- TASK DESCRIPTION -
Find and return each line containing "joints".

- DATA SEGMENT -
───

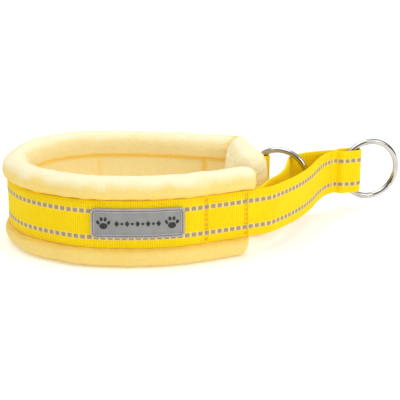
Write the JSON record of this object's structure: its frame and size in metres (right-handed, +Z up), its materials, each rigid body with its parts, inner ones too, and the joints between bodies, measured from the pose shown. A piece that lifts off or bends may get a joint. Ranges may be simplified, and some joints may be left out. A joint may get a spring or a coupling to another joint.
{
  "type": "martingale collar",
  "caption": "Half-check dog collar: padded fleece band with ribbed reflective webbing, a webbing control loop and welded steel O-rings.",
  "frame": {"origin": "middle of the footprint, on the level that the lower padded edge stands on", "axes": "+X from the closed bend of the band towards the leash ring, +Y from the labelled front to the back, +Z up"},
  "size_m": [0.2635, 0.1229, 0.056],
  "materials": {
    "fleece": "short plush pile, matt",
    "foam": "soft open-cell foam",
    "webbing": "ribbed woven polyester with two grey reflective dashed stripes",
    "thread": "polyester sewing thread, slight sheen",
    "label": "moulded soft rubber, satin",
    "label_thread": "dark sewing thread",
    "steel": "polished nickel-plated wire"
  },
  "bodies": {
    "front_band": {"front_foam_core": "foam", "front_fleece_cover": "fleece", "front_webbing": "webbing", "front_upper_stitching": "thread", "front_lower_stitching": "thread", "root_seam_outer": "thread", "root_seam_inner": "thread", "label_patch": "label", "label_stitching": "label_thread"},
    "rear_band": {"rear_foam_core": "foam", "rear_fleece_cover": "fleece", "rear_webbing": "webbing", "rear_upper_stitching": "thread", "rear_lower_stitching": "thread", "tab_seam": "thread"},
    "control_loop": {"loop_outer_strap": "webbing", "loop_inner_strap": "webbing", "sleeve_seam": "thread"},
    "slide_ring_and_tab": {"slide_ring_tab": "webbing", "slide_ring": "steel"},
    "leash_ring_and_fold": {"leash_ring_sleeve": "webbing", "leash_ring": "steel"}
  },
  "joints": [
    {"name": "neck_opening", "type": "hinge", "parent": "front_band", "child": "rear_band", "pos_m": [-0.13235, -0.00031, 0.028], "axis": [0, 0, 1], "range_deg": [0, 8]},
    {"name": "loop_swing", "type": "hinge", "parent": "front_band", "child": "control_loop", "pos_m": [0.03595, -0.03171, 0.028], "axis": [0, 0, 1], "range_deg": [0, 16]},
    {"name": "slide_ring_swing", "type": "hinge", "parent": "rear_band", "child": "slide_ring_and_tab", "pos_m": [0.02205, 0.04169, 0.028], "axis": [0, 0, 1], "range_deg": [-32, 0]},
    {"name": "leash_ring_swing", "type": "hinge", "parent": "control_loop", "child": "leash_ring_and_fold", "pos_m": [0.08545, 0.04829, 0.028], "axis": [0, 0, 1], "range_deg": [-45, 45]}
  ],
  "couplings": [
    {"joint": "loop_swing", "follows": "neck_opening", "ratio": 2},
    {"joint": "slide_ring_swing", "follows": "neck_opening", "ratio": -4}
  ]
}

───

- FULL SOLUTION -
Write the JSON record of this object's structure: its frame and size in metres (right-handed, +Z up), its materials, each rigid body with its parts, inner ones too, and the joints between bodies, measured from the pose shown. A piece that lifts off or bends may get a joint. Ranges may be simplified, and some joints may be left out. A joint may get a spring or a coupling to another joint.
  "joints": [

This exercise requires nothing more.